Requirement. Each line of the material below should be reproduced exactly.

Source material.
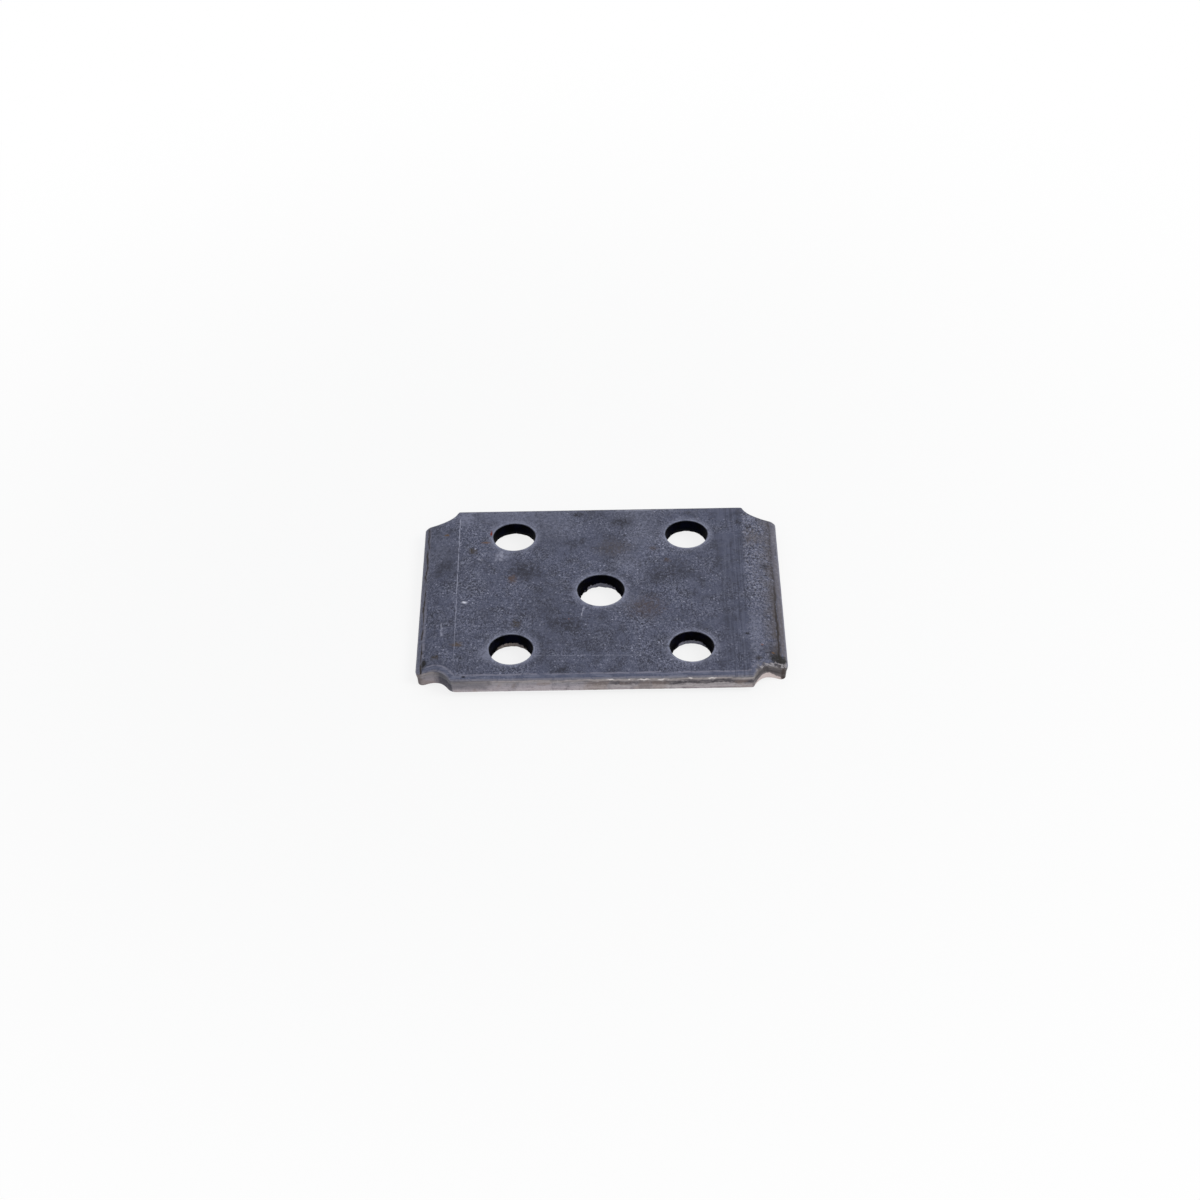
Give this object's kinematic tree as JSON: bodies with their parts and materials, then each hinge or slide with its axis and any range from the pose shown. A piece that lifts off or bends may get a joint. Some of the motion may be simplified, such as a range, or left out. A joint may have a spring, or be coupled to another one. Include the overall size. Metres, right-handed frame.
{
  "type": "leaf spring tie plate",
  "caption": "Hot-rolled steel tie plate with turned-down ends, notched corners and round U-bolt holes about a centre hole, for clamping a leaf spring to an axle.",
  "frame": {"origin": "on the centre hole's axis, at the level of the lower edges of the turned-down ends, which the plate stands on", "axes": "+X along the plate, across the bent ends; +Y across the plate; +Z along the hole axes, out of the face that the spring sits on"},
  "size_m": [0.1202, 0.0856, 0.0073],
  "materials": {
    "plate": "matt hot-rolled mill scale, blue-grey, with bare sheared edges"
  },
  "bodies": {
    "root": {"tie_plate": "plate"}
  },
  "joints": []
}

Output of the task.
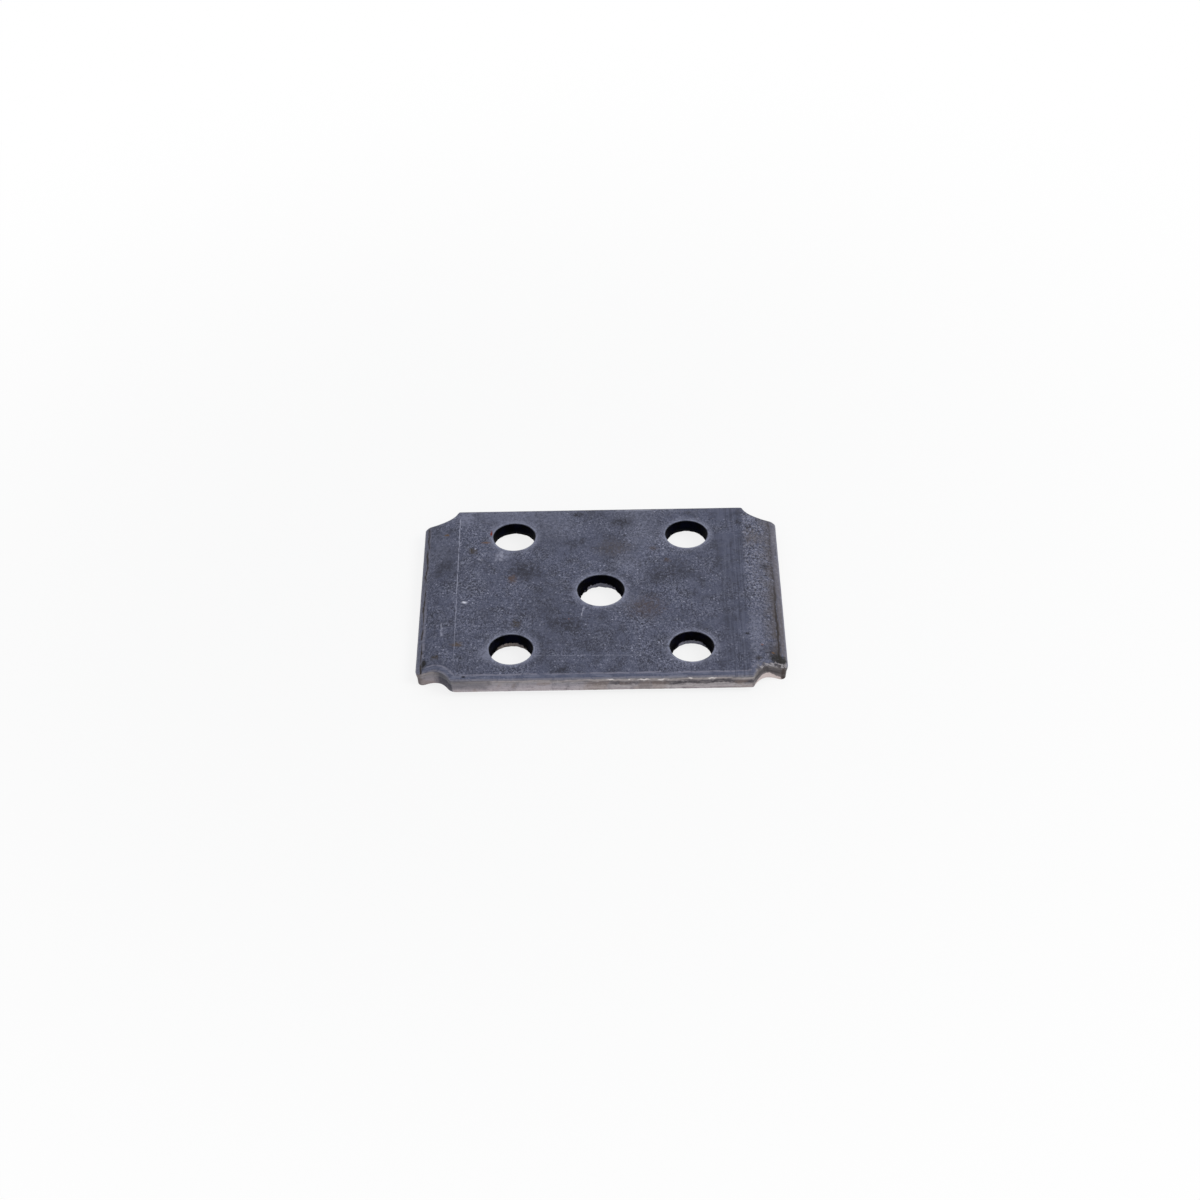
Give this object's kinematic tree as JSON: bodies with their parts and materials, then each hinge or slide with its axis and any range from the pose shown. A piece that lifts off or bends may get a joint. Some of the motion may be simplified, such as a range, or left out. A joint may have a spring, or be coupled to another one. Include the overall size. Metres, right-handed frame.
{
  "type": "leaf spring tie plate",
  "caption": "Hot-rolled steel tie plate with turned-down ends, notched corners and round U-bolt holes about a centre hole, for clamping a leaf spring to an axle.",
  "frame": {"origin": "on the centre hole's axis, at the level of the lower edges of the turned-down ends, which the plate stands on", "axes": "+X along the plate, across the bent ends; +Y across the plate; +Z along the hole axes, out of the face that the spring sits on"},
  "size_m": [0.1202, 0.0856, 0.0073],
  "materials": {
    "plate": "matt hot-rolled mill scale, blue-grey, with bare sheared edges"
  },
  "bodies": {
    "root": {"tie_plate": "plate"}
  },
  "joints": []
}